Hollywood is approaching AI defensively, but it is paralysed by legal battles and locked in protectionist reflexes.
"The incumbents are conflicted and held back by the legacy value that they have accumulated," he said, adding that "luckily, we do not have such liabilities".
The country can design inclusive revenue models benefiting writers, actors, technicians and producers. "This does not have to be a zero-sum game. It is a larger pile, and everybody must share fairly and squarely," he added.
Shankar outlined to seize the moment, it needs three commitments for India to lead in the AI era - disrupting itself before being disrupted, fostering AI-native creative talent, and building ambition-driven models rather than anxiety-driven responses.

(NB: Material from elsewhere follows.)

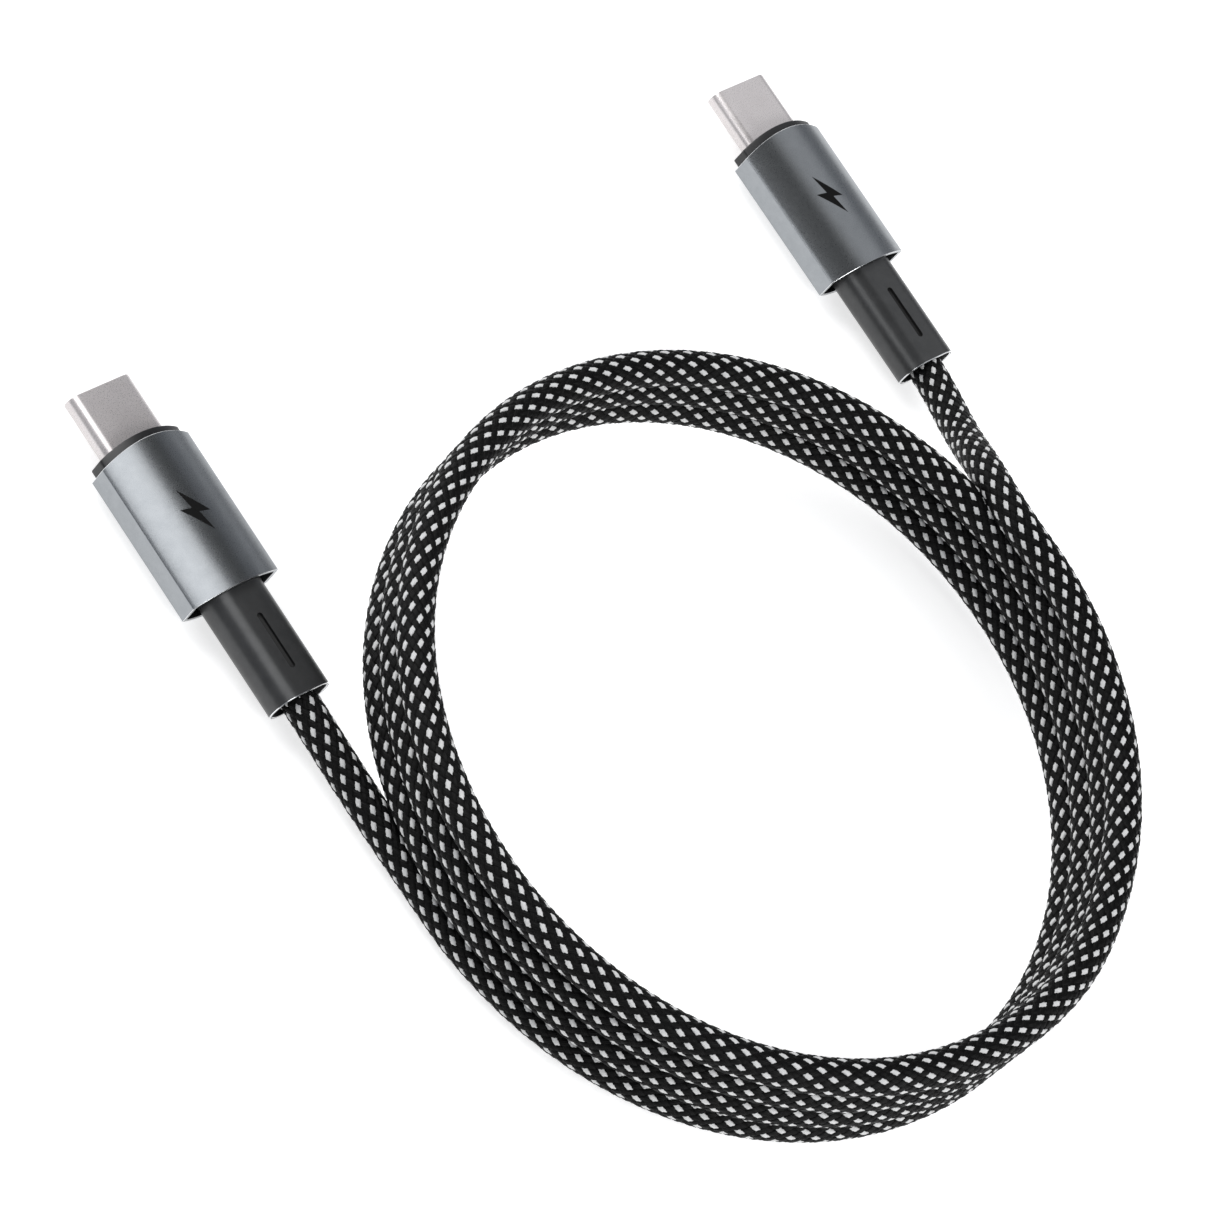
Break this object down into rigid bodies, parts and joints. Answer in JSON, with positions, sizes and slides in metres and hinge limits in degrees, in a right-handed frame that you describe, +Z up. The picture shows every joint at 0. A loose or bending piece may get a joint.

He said India must become the global hotbed for AI-native creative talent.
"The most valuable person in tomorrow's media industry is not a pure technologist nor a traditional artist," Shankar said, calling for a new generation of creators who can blend technology and creativity seamlessly.
Shankar emphasised that India's deep creative traditions and strong engineering talent must be fused through large-scale skilling and upskilling initiatives.
"The world must look at India for this exact kind of talent," he said, adding that policy should act as an "accelerator rather than a brake" in the early stages of growth.
Shankar also cautioned against importing Western regulatory constructs, pointing to China’s clear-eyed approach in building frameworks tailored to its ambitions.
"Our frameworks must reflect our unique opportunities. The guardrails we set now will have a massive multiplier effect on our competitiveness in future," he said.
Terming the summit as 'significant', which goes far beyond symbolism, Shankar said AI has "levelled the playing field" in media.
"For too long, the intersection of technology and media was dominated by a handful of countries and companies. The tools were always made elsewhere, the platforms built elsewhere, the rules written elsewhere. AI changes that equation forever," he said.
Now, everybody is starting at the same place as far as application to this sector is concerned.
"The advantage may shift decisively, from those with deepest pockets to those with deepest wills of entrepreneurship, creativity and adoption of technology. And no country on earth is better positioned for that shift than India," Shankar asserted.
Concluding his address, Shankar said, "The question before us today is not whether India can become the global media powerhouse of the AI age. It is whether we will move fast enough to claim that position that rightfully belongs to us. I believe we will. The energy and ambition of this country always give me hope".
The stories have always been here. Now, the scale of our market and the power of our technology are finally alive, and the race has just begun.
"This technology is the ultimate leveller," he said.